BMW, for reasons best known to the product planners, has almost given it enough spring travel to qualify as suspension, but not quite. It must be because they want people to instantly identify this diesel as 'Sport' that it rides like this, because it's absolutely not in the best interests of the handling or the grip.
Instead of riding the waves of torque to fling the little Bimmer through the twisties with utter glee, you're left backing off a bit because the faster you hit the bumps on the 17-inch run-flat tyres, the more they hurt. And, when I say bump, I really mean anything identifiably vertical, because no car on sale today gives its drivers a more honest interpretation of what the leading edge of the all four tyres are rolling over. Ruts, undulations, small stones, painted lines, slow insects, toothpicks, coins; you can feel them all in a 123d. It would find potholes in a billiard table.
Having a fast little car with a mighty heart and a nimble chassis, then stuffing this semi-suspension under it feels like a Stallone movie, where the director reinforces a subtle point with a redundant line in case the lowest-common denominators miss the point. And, in case you're one of them, too, it really detracts from the car.

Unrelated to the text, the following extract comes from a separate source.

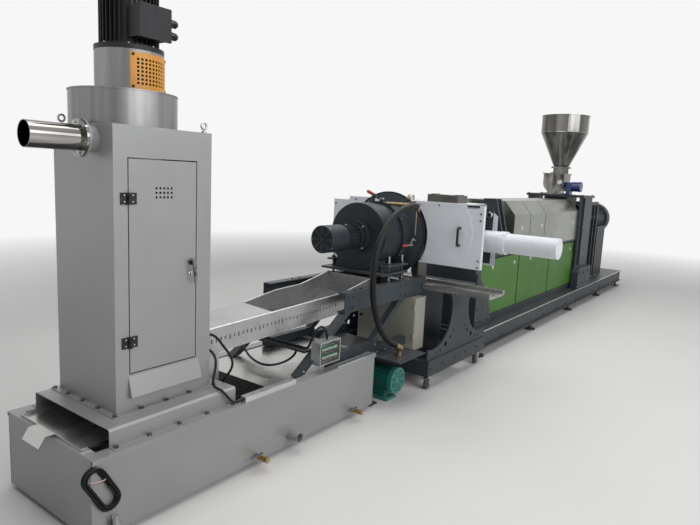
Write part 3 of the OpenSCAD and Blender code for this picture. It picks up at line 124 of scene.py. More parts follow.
def cord(name, route, diameter, sides, solid):
    """Sweeps a route of the drawing and takes the solid's place."""
    lead = smooth_curve(name, [at(*p) for p in route], diameter, sides)
    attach(lead, "line")
    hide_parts(solid)
    return lead


HOSE_ROUTE = [
    (2392, -382, 1352), (2348, -408, 1362), (2285, -424, 1366), (2210, -428, 1360), (2130, -430, 1345),
    (2060, -430, 1318), (1990, -430, 1275), (1930, -430, 1220), (1880, -430, 1155), (1848, -430, 1085),
    (1830, -430, 1010), (1824, -430, 930), (1828, -430, 850), (1842, -430, 775), (1866, -430, 700),
    (1900, -430, 630), (1945, -430, 565), (2000, -430, 508), (2065, -430, 460), (2130, -430, 425)]
hose = cord("water_hose_tube", HOSE_ROUTE, 0.04, 20, "water_hose")

# %% [markdown]
# A hank of spare cable hangs at the tank's corner: flat oval turns in three
# layers, wound in, out and in again. Random loops would cross and cut into
# each other, so the turns follow a flat spiral, one cable thickness apart,
# and each layer lies a thickness nearer to the viewer than the last.

# %% Hank of spare cable
CABLE_D = 0.0082
RUN, OUTER, STEP = 130, 47, 9.5
TURNS = 6.8


def oval(r, turn):
    """A point of a flat oval with straight sides, counted in turns from its top."""
    arc = math.pi * 37.5
    way = (turn % 1) * 2 * (arc + RUN) + arc / 2
    side = 1 if int(way // (arc + RUN)) % 2 == 0 else -1
    way %= arc + RUN
    if way < arc:
        swing = way / arc * math.pi
        return side * r * math.cos(swing), side * (RUN / 2 + r * math.sin(swing))
    return -side * r, side * (RUN / 2 - (way - arc))


def ease(turn, start, end):
    """Rises softly from 0 to 1 between two turns."""
    share = min(1, max(0, (turn - start) / (end - start)))
    return share * share * (3 - 2 * share)


def hank_point(turn):
    """In, out and in again, one layer nearer after each change."""
    inward = min(turn, 2) - min(max(turn - 2.4, 0), 2) + max(turn - 4.8, 0)
    depth = 21.5 - 8.5 * ease(turn, 2, 2.4) - 8.5 * ease(turn, 4.4, 4.8)
    across, along = oval(OUTER - STEP * inward, turn)
    return Vector((37 + 0.866 * across - 0.5 * along, -380.3 + depth, 246 + 0.5 * across + 0.866 * along))


LEAD = [(33, -359, 366), (26, -359, 360), (12, -358.9, 352.5)]
hank_route = LEAD + [hank_point(k / 24) for k in range(int(TURNS * 24))]
cable = cord("spare_cable", hank_route, CABLE_D, 12, "cable_hank")
print(TURNS, "turns in the hank")

# %% [markdown]
# Three black cables belong to the line. One drops from the tower behind the
# weir, one runs from the tower into the duct on the tank's rim, and one goes
# from the terminal box over the cross beam and hangs under it in a loop. All
# three are laid through points that rest on what carries them.

# %% Black cables
TOWER_CABLE = [
    (721.3, -192, 723.9), (736, -193, 722), (756, -197, 712), (776, -203, 693), (795, -210, 665),
    (815, -219, 635), (832, -229, 604), (842, -238, 573), (842, -240, 545), (833, -235, 518),
    (821, -225, 494), (813, -210, 474), (811, -195, 454), (813, -185, 432), (819, -180, 405),
    (828, -180, 372), (838, -182, 343), (848, -184, 325), (854.3, -185, 318.4)]
DUCT_CABLE = [
    (723.4, -188, 644.5), (736, -191, 638), (746, -200, 624), (750, -215, 598), (742, -228, 568),
    (728, -238, 540), (712, -248, 512), (701, -260, 492), (697, -275, 479), (698, -293, 474.5),
    (704, -312, 469), (714, -329, 453), (728, -340, 431), (746, -345, 409), (768, -345, 397),
    (795, -344, 393.5), (824.7, -344, 393)]
BOX_CABLE = [
    (1512, -330, 570.8), (1511, -330, 588), (1505, -329, 612), (1490, -327, 637), (1466, -322, 653),
    (1443, -317, 648), (1427, -309, 628), (1420, -299, 601), (1419, -287, 573), (1423, -272, 545),
    (1430, -254, 524), (1436, -232, 511), (1439, -205, 507.6), (1440, -150, 507.4), (1440, -80, 507.4),
    (1440, 0, 507.4), (1440, 80, 507.4), (1439, 140, 507.6), (1434, 180, 508.2), (1420, 208, 508.6),
    (1398, 221, 508.4), (1379, 220, 504.5), (1356, 211, 491), (1330, 190, 472), (1308, 160, 455),
    (1282, 112, 440), (1261, 58, 428), (1247, 0, 420), (1243, -50, 416), (1252, -95, 416), (1280, -126, 419),
    (1320, -144, 425), (1362, -152, 433), (1400, -154, 445), (1424, -153, 458), (1436, -151.5, 470),
    (1442, -150, 485)]
black_cables = [cord(name + "_jacket", route, size, 12, name)
                for name, route, size in (("tower_cable", TOWER_CABLE, 0.013), ("duct_cable", DUCT_CABLE, 0.013),
                                          ("box_cable", BOX_CABLE, 0.014))]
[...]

Especially when, after a long, tough play in the mountains, there's still plenty of fuel in the tank. BMW claims a combined city/highway mileage of 5.2L/100km out of the 123d, but we easily managed better than that, posting 4.2 on one mixed tank without really trying. Even when we strapped the daylights out of it all the way back to Germany, hitting more than 240km/h on the autobahn before the snow began to fall, it only climbed into the sevens!
So it's fast, it's strong everywhere in its rev range, it's stable at high speed, it's nimble and it's cheekily fun while poking out a lot less CO2 than the 135i does. If they can just give it a ride that adults can live with, it'll be close to brilliant.